Similarly, other central banks around the world like the European Central Bank, the Bank of Japan and the Bank of England have also moved to adopt a more accommodative stance while China has ramped up its fiscal and monetary stimulus to cope with the negative effect of trade tariffs.
Resultantly, the tightening of financial conditions has reversed across countries. Likewise, emerging markets have witnessed resumption in portfolio flows, a decline in sovereign borrowing costs, and a strengthening of their currencies relative to the dollar.
As the growth is likely to improve during the second half of 2019, it is projected to return to 3.6 percent in 2020. The projected improvement in global economic growth during the second half of 2019 is expected on account of gradual recovery and stabilization in Argentina and Turkey along with some other stressed emerging economies, current build-up of policy stimulus in China and improvement in global financial sentiments The growth beyond 2020 is predicted to stabilize, mainly supported by growth in China and India.
However, the growth in advanced economies will continue to slow down on account of factors such as the fading of the impact of US fiscal stimulus, ageing trends and low productivity growth.
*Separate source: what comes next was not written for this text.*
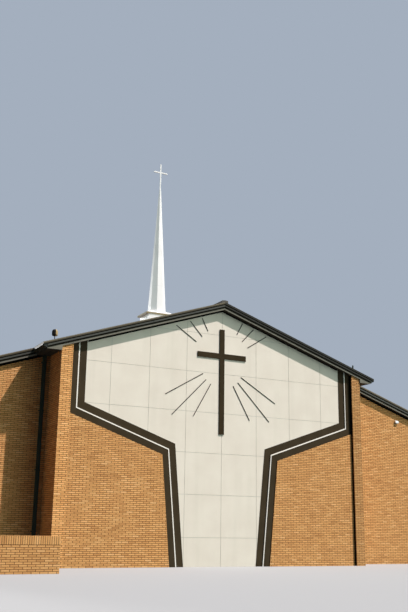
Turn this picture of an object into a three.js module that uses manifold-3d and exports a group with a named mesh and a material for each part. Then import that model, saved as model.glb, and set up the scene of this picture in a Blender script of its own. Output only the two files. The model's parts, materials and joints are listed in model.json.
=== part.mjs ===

On the other hand, the growth in emerging markets and developing economies is expected to stabilize at around 5 percent, though with substantial variation between countries.
According to World Economic Outlook (WEO) April (2019), the baseline outlook for emerging Asia remains favourable, with China’s growth projected to slow gradually toward sustainable levels and convergence in frontier economies toward higher income levels.
For other regions, the outlook is complicated by a combination of structural bottlenecks, slower advanced economy growth and, in some cases, high debt and tighter financial conditions.
These factors, alongside subdued commodity prices and civil conflict in some cases, contributed to subdued medium-term prospects for Latin America; the Middle East, North Africa, and Pakistan region; and parts of sub-Saharan Africa.